Here’s to rejections. And lemonade!
Great post, Suz. Makes me want to take that folder and put together some sort of awesome cut and paste job titled “My Wife’s Rejections” with all sorts of clever double entendres …
Double entendres! : )
You’ve set me a new project. Spreadsheet submissions and set up a rejection folder and an acceptance folder. Not hearing at all is definitely the worst. I once had a rejection where the letter which came back said “we have decided not to award prizes this year as none of the submissions were worthy. Please try again next year.” They did not return the entry fee. That submission went on to be published elsewhere but at the time, like you, I felt like hanging up the pen and never writing again.
THAT sounds terrible. What a letter to get! Thanks for commenting.
Love the transparency and honesty Susie, keep it up!!!! xo
Thanks my dear. x.
“The challenge with this piece is making something that didn?t happen become just as climatic as what ends up happening.”
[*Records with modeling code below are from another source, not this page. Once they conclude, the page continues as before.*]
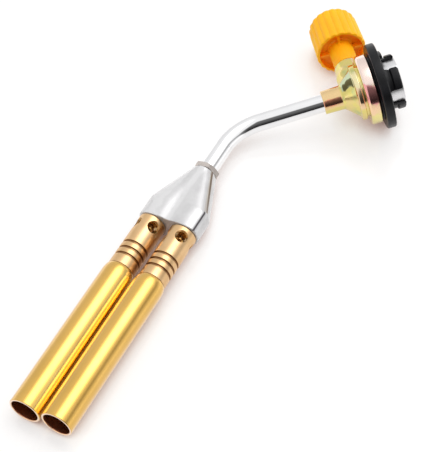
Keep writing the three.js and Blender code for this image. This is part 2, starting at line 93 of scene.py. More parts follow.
COUPLING = working_frame(ALONG, OUT, (0, 0, 0))
SPINDLE = working_frame(OUT, SIDE, (SPINDLE_X, 0, 0))
BEND = working_frame(BURNER_DOWN, SIDE, (NECK_APEX_X, 0, 0))
BURNERS = working_frame(BURNER_DOWN, BURNER_UP, (NECK_APEX_X, 0, 0))
BENCH = Matrix.Translation(ORIGIN) @ Matrix((ALONG, OUT, SIDE)).transposed().to_4x4() @ Matrix.Scale(MM, 4)
LEFT = BURNERS @ Matrix.Translation((0, BURNER_PITCH / 2, 0))
RIGHT = BURNERS @ Matrix.Translation((0, -BURNER_PITCH / 2, 0))

# ---- Camera ----
LOOK = bench(-0.03339, 0.69776, -0.71555)
CAMERA_RIGHT = bench(0.95743, -0.18307, -0.22320)
CAMERA_POINT = ORIGIN + MM * bench(-72.765, -610.524, 561.732)
FOCAL_PIXELS = 1604.85
IMAGE_WIDTH = 433


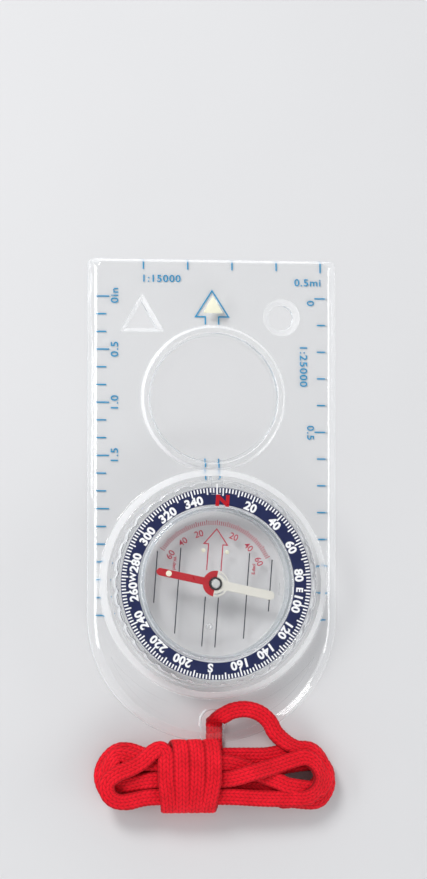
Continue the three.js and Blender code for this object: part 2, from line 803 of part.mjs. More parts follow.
const dial = new THREE.Group();
dial.position.set(0, DIAL_Y, 0);
dial.rotation.z = DIAL_TURN;
compass.add(dial);
piece(dial, "bezel_ring", bezelRing(), CLEAR);
piece(dial, "degree_scale_ring", scaleRing(), NAVY);
piece(dial, "retaining_ring", retainingRing(), STEEL);
piece(dial, "capsule_top", capsuleTop(), LENS_CLEAR);
piece(dial, "capsule_floor", capsuleFloor(), LENS_CLEAR);
piece(dial, "capsule_seal", capsuleSeal(), SILICONE);
piece(dial, "pivot_pin", pivotPin(), STEEL);
piece(dial, "filler_plug", fillerPlug(), SILICONE);
piece(dial, "orienting_dot_left", orientingDot(-1), CREAM);
piece(dial, "orienting_dot_right", orientingDot(1), CREAM);

const needle = new THREE.Group();
needle.position.set(0, DIAL_Y, 0);
needle.rotation.z = NEEDLE_TURN;
compass.add(needle);
piece(needle, "needle_pointer", pointer(), POINTER_PAINT);
piece(needle, "needle_magnet", magnet(), MAGNET_STEEL);
piece(needle, "needle_hub", needleHub(), BLACK);
piece(needle, "jewel_cup", jewelCup(), JEWEL);
piece(needle, "needle_dot", needleDot(), CREAM);

const upperStrand = strand(UPPER_ROUTE, STRAND_DIAMETER, STRAND_DIAMETER, UPPER_STEPS);
const lowerStrand = strand(LOWER_ROUTE, BRAID_WIDTH, BRAID_THICKNESS, LOWER_STEPS);
piece(compass, "lanyard_upper_strand", upperStrand, BRAID_RED);
piece(compass, "lanyard_lower_strand", lowerStrand, BRAID_RED);
piece(compass, "lanyard_hank", lanyardHank(), BRAID_RED);

export default compass;
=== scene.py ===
"""Looks of the baseplate compass: clear plastic, printed scales, a painted needle and a braided lanyard.

Shapes are built in millimetres, in the frame's own axes, and scaled to metres as they become pieces.
A part is a pair of vertices and faces. A profile is a list of (radius, height) points.
"""

from math import asin, cos, exp, pi, radians, sin, sqrt

import bmesh
import bpy
import numpy as np
from mathutils import Matrix, Vector


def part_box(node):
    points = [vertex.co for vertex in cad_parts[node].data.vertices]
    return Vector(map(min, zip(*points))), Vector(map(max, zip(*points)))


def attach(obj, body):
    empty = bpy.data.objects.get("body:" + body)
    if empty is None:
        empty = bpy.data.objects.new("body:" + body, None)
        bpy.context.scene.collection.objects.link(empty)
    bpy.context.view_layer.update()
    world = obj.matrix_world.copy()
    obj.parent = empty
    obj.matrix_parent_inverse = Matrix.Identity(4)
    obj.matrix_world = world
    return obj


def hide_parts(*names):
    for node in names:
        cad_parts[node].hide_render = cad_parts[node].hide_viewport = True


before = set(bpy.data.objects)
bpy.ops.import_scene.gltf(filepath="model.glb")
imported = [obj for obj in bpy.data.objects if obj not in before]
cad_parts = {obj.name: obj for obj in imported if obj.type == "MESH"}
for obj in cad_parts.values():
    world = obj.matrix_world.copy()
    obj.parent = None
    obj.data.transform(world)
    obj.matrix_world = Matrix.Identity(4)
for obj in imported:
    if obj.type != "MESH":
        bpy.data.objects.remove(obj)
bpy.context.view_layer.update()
MM = 0.001
TINY = 1e-6


# ---- measures of CAD nodes, in millimetres ----


def box_mm(node):
    low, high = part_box(node)
    return np.array(low) / MM, np.array(high) / MM


def centre_mm(node):
    low, high = box_mm(node)
    return (low[:2] + high[:2]) / 2


def radius_mm(node):
    low, high = box_mm(node)
    return (high[0] - low[0]) / 2


def levels_mm(node):
    low, high = box_mm(node)
    return low[2], high[2]


# ---- places and sizes ----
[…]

I think it would have been a good idea if the editors proofread their rejection letters before sending them. I think the word is “climactic,” that is, unless your essay was about global warming.
Yes, that was the best part. The essay was not about climate change…thanks for reading.
Hi. Great text. Few days ago I read in submission guidelines: “We take at least 4 weeks, no more than 6 weeks to respond.” In 3 days they send me a rejection letter (e-mail). I don’t know if they read my story… Thank you.
That sounds frustrating–but I suppose it’s better to know than to wait for a year before finding out, right?
This was as beautiful and poignant as anything I’ve read on the craft in recent memory–and I’ve been reading quite a bit on “the craft” lately. Am sharing with some students.
Hey Jenn–thank you! The irony is I polished it up and submitted it to this great press that was allegedly doing an anthology on rejection. NEVER. Heard. A. Word. How’d it go with students?